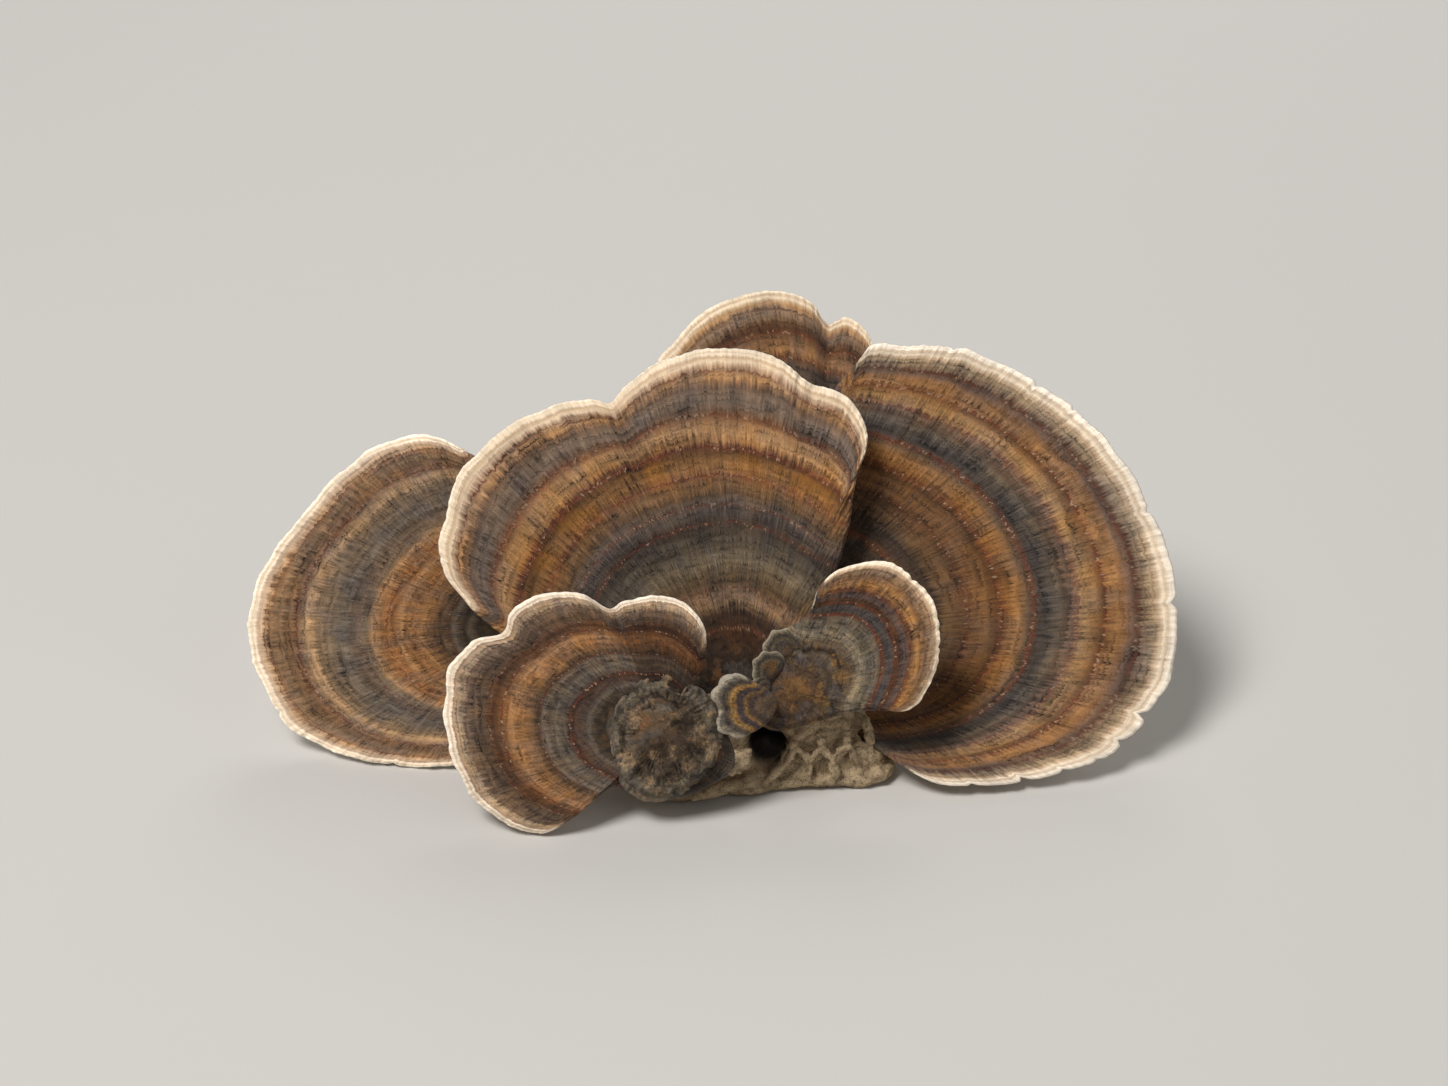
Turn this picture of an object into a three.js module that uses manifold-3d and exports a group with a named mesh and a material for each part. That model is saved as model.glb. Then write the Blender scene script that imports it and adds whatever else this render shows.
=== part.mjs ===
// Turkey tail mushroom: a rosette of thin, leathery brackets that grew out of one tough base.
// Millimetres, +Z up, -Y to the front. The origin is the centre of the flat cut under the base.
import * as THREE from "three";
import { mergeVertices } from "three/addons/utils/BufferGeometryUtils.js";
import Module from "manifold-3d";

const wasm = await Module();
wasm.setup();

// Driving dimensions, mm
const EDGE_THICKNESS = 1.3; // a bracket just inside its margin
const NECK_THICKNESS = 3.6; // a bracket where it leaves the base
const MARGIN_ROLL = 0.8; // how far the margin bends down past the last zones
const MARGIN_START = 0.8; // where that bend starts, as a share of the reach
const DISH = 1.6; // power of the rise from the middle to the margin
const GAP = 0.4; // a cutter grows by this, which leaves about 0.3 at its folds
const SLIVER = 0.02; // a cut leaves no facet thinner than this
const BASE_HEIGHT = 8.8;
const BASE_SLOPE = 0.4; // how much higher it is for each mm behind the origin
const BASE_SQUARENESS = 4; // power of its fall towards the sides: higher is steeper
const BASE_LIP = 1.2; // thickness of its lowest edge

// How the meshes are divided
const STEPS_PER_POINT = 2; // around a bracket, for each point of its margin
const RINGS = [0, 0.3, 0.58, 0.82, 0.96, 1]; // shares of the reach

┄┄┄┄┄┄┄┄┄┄

EXERCISE ::
Return exactly the leading lines of the listing, stopping after the line in which "wasm.setup();" occurs.

WRITTEN ANSWER ::
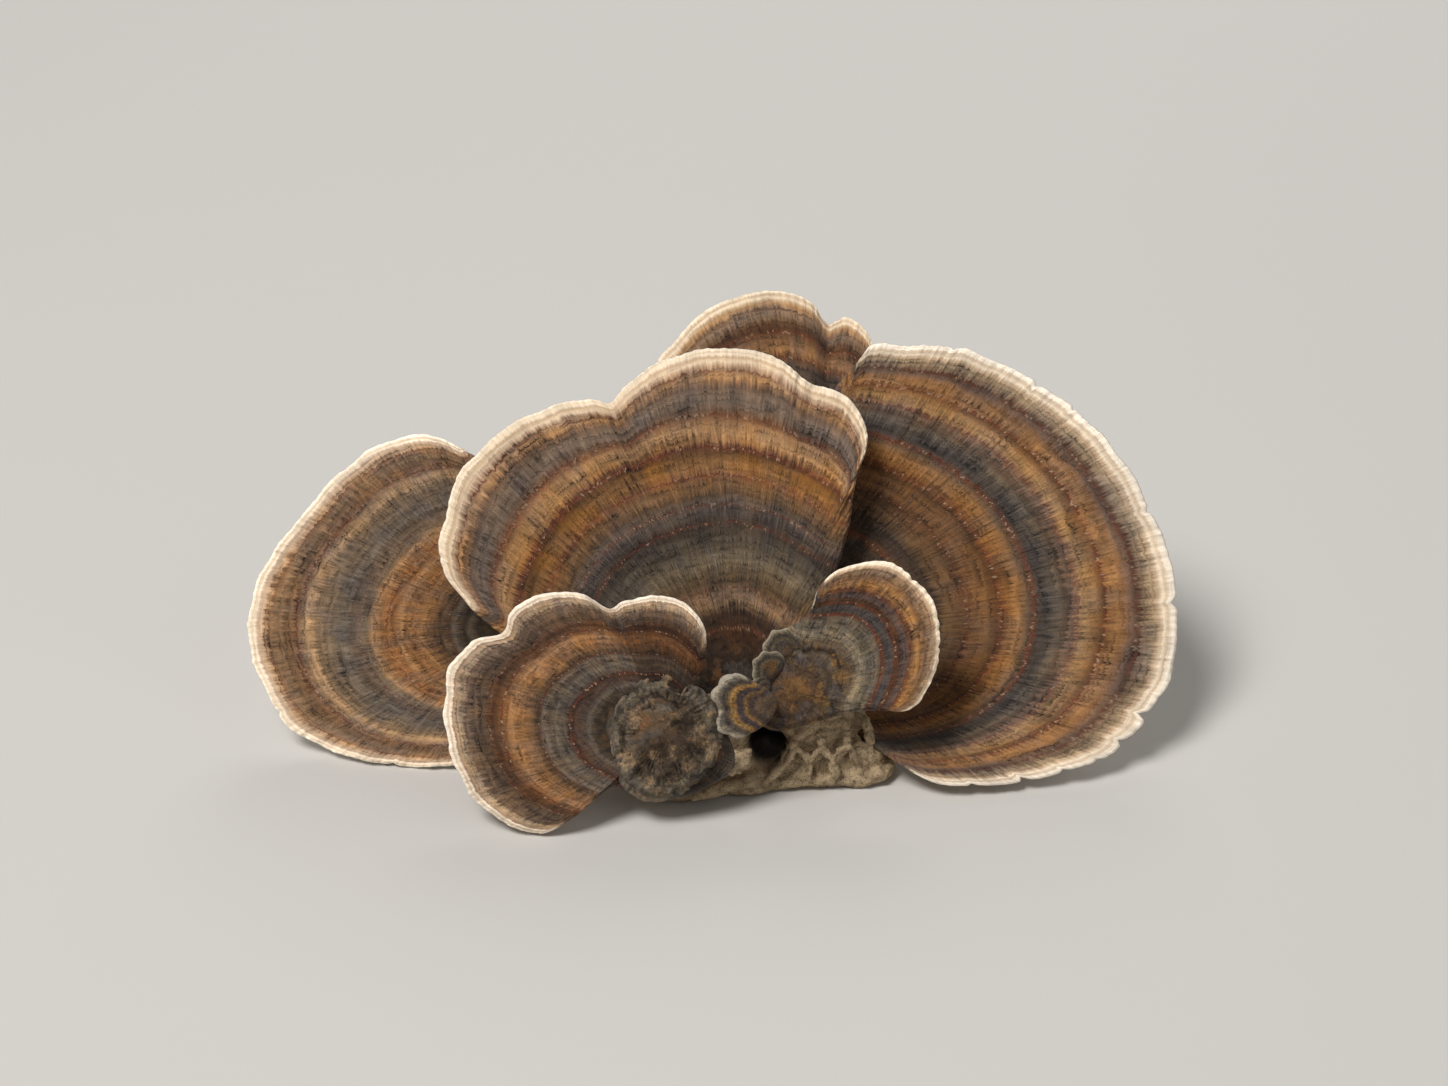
Turn this picture of an object into a three.js module that uses manifold-3d and exports a group with a named mesh and a material for each part. That model is saved as model.glb. Then write the Blender scene script that imports it and adds whatever else this render shows.
=== part.mjs ===
// Turkey tail mushroom: a rosette of thin, leathery brackets that grew out of one tough base.
// Millimetres, +Z up, -Y to the front. The origin is the centre of the flat cut under the base.
import * as THREE from "three";
import { mergeVertices } from "three/addons/utils/BufferGeometryUtils.js";
import Module from "manifold-3d";

const wasm = await Module();
wasm.setup();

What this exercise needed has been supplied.